## Begin

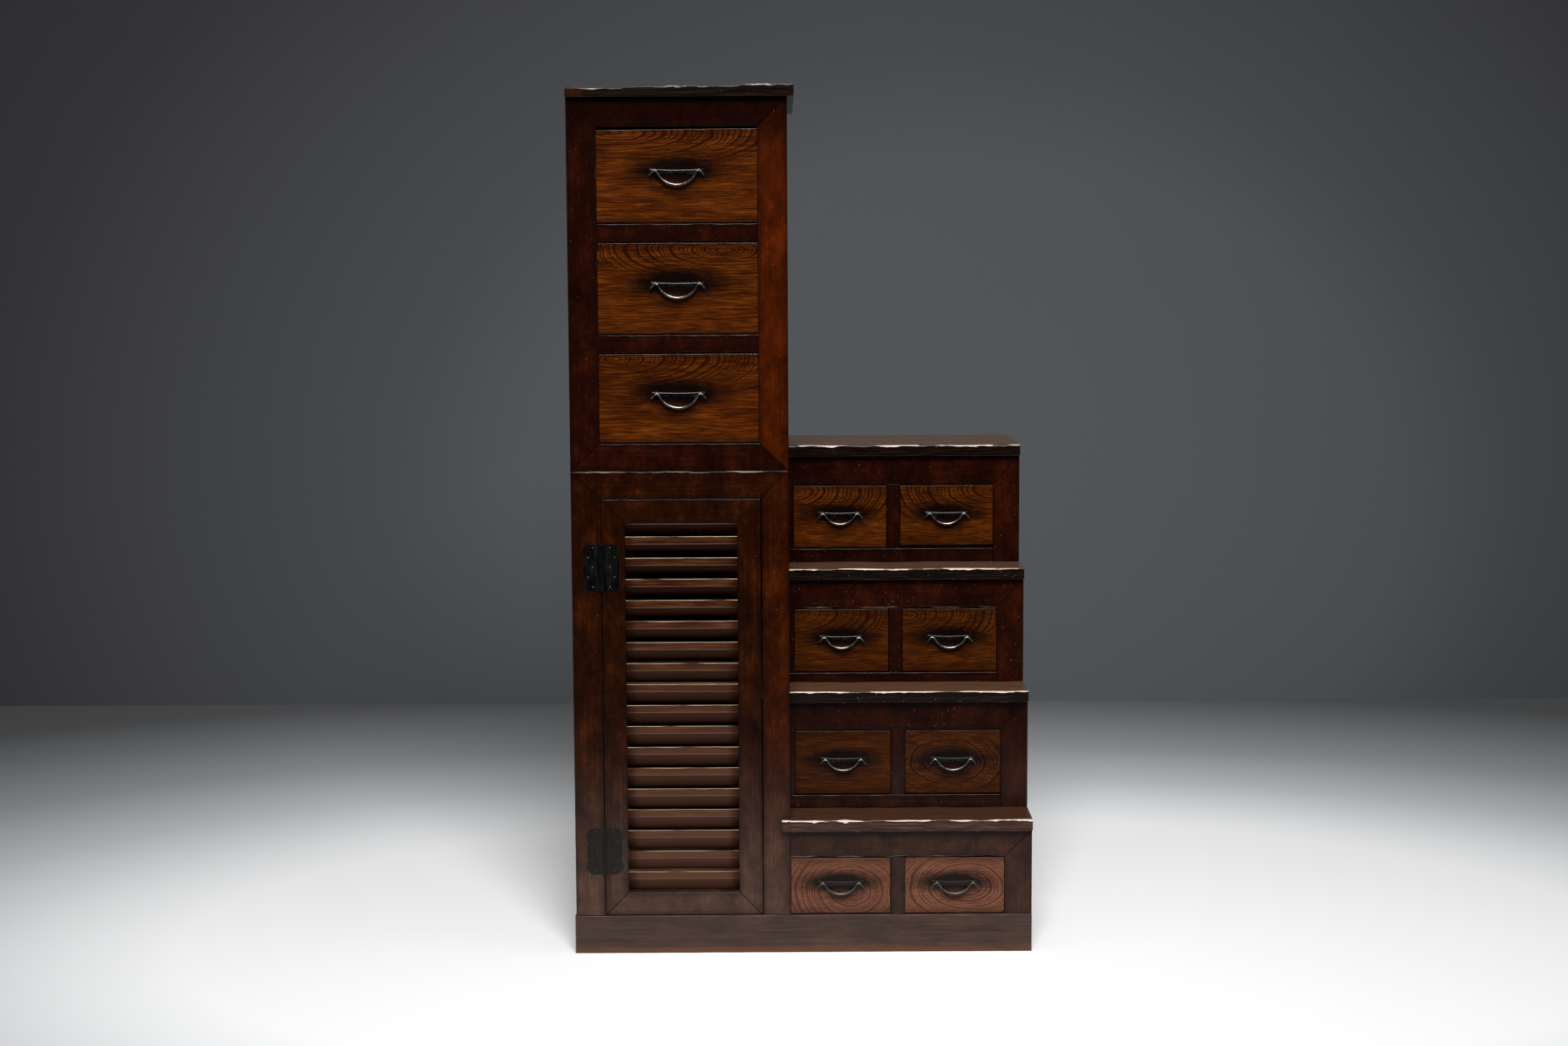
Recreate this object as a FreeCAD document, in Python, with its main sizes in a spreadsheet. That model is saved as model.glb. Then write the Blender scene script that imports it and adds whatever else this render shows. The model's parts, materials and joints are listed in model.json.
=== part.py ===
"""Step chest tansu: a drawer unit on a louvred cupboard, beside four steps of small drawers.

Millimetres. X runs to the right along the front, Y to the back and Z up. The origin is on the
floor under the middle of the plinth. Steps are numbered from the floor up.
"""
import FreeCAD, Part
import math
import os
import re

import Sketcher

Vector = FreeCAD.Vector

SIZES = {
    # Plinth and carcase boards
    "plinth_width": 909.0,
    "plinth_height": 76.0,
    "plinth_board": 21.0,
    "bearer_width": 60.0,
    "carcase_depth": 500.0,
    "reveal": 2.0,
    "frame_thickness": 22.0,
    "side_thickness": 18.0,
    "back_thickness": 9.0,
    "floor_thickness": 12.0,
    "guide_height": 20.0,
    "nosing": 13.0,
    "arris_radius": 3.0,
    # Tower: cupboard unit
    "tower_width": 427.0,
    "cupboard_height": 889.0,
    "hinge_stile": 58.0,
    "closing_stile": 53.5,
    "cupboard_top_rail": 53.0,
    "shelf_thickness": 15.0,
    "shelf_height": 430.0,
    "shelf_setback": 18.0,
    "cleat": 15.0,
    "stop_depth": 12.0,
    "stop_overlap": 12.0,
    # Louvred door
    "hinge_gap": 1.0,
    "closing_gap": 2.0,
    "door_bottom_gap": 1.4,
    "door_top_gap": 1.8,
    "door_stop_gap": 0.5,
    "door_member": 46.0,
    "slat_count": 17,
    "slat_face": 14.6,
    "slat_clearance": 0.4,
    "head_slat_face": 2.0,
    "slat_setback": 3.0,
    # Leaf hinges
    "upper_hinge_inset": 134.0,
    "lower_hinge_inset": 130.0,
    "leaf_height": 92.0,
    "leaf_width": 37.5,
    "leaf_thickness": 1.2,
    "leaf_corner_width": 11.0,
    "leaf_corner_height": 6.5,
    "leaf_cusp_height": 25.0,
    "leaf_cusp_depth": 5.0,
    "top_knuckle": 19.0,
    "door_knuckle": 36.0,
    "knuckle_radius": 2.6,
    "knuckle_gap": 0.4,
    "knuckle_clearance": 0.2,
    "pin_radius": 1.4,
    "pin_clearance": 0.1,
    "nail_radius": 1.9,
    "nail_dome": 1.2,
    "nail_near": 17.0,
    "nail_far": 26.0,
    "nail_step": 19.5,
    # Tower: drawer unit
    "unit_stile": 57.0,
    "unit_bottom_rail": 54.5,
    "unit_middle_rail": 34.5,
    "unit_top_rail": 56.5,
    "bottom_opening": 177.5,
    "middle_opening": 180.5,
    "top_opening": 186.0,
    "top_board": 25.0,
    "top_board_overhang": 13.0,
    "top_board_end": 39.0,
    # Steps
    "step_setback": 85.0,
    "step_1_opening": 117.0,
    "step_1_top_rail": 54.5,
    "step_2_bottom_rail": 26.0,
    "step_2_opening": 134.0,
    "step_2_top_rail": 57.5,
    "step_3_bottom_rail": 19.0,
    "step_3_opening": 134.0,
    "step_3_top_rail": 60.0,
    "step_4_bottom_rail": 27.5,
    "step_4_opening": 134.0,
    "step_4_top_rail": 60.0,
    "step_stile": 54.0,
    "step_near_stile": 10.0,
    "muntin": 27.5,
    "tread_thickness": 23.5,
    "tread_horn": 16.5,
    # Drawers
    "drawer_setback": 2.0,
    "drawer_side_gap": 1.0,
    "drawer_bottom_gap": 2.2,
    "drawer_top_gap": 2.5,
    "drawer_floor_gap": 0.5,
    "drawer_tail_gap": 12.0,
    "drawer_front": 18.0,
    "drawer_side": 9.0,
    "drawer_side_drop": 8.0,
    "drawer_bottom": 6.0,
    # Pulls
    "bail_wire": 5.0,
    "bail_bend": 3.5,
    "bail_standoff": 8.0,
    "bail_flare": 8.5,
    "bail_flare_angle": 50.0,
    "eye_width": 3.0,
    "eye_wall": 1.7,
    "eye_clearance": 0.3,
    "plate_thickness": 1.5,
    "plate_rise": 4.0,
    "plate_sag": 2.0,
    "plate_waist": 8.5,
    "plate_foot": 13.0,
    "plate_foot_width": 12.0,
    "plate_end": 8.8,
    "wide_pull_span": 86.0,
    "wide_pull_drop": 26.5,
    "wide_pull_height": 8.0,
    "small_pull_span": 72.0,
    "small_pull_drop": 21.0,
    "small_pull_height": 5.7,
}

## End

Only the lines from the start of the data to the line holding "Vector = FreeCAD.Vector" are wanted; return them exactly, both ends included.

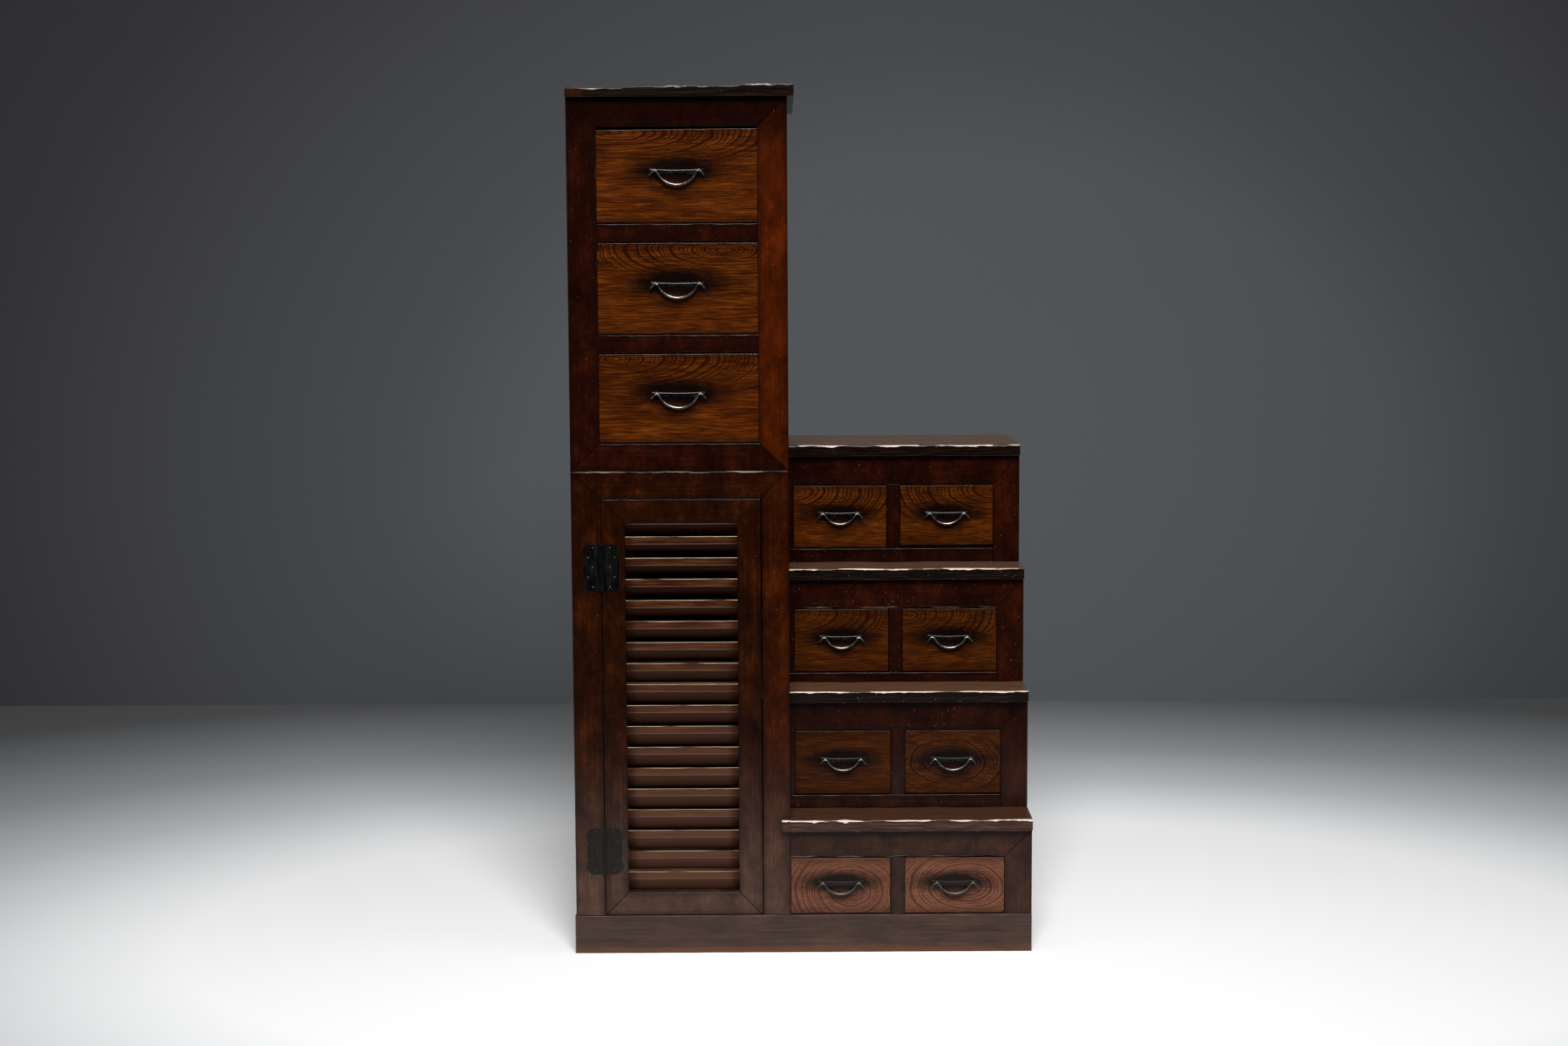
Recreate this object as a FreeCAD document, in Python, with its main sizes in a spreadsheet. That model is saved as model.glb. Then write the Blender scene script that imports it and adds whatever else this render shows. The model's parts, materials and joints are listed in model.json.
=== part.py ===
"""Step chest tansu: a drawer unit on a louvred cupboard, beside four steps of small drawers.

Millimetres. X runs to the right along the front, Y to the back and Z up. The origin is on the
floor under the middle of the plinth. Steps are numbered from the floor up.
"""
import FreeCAD, Part
import math
import os
import re

import Sketcher

Vector = FreeCAD.Vector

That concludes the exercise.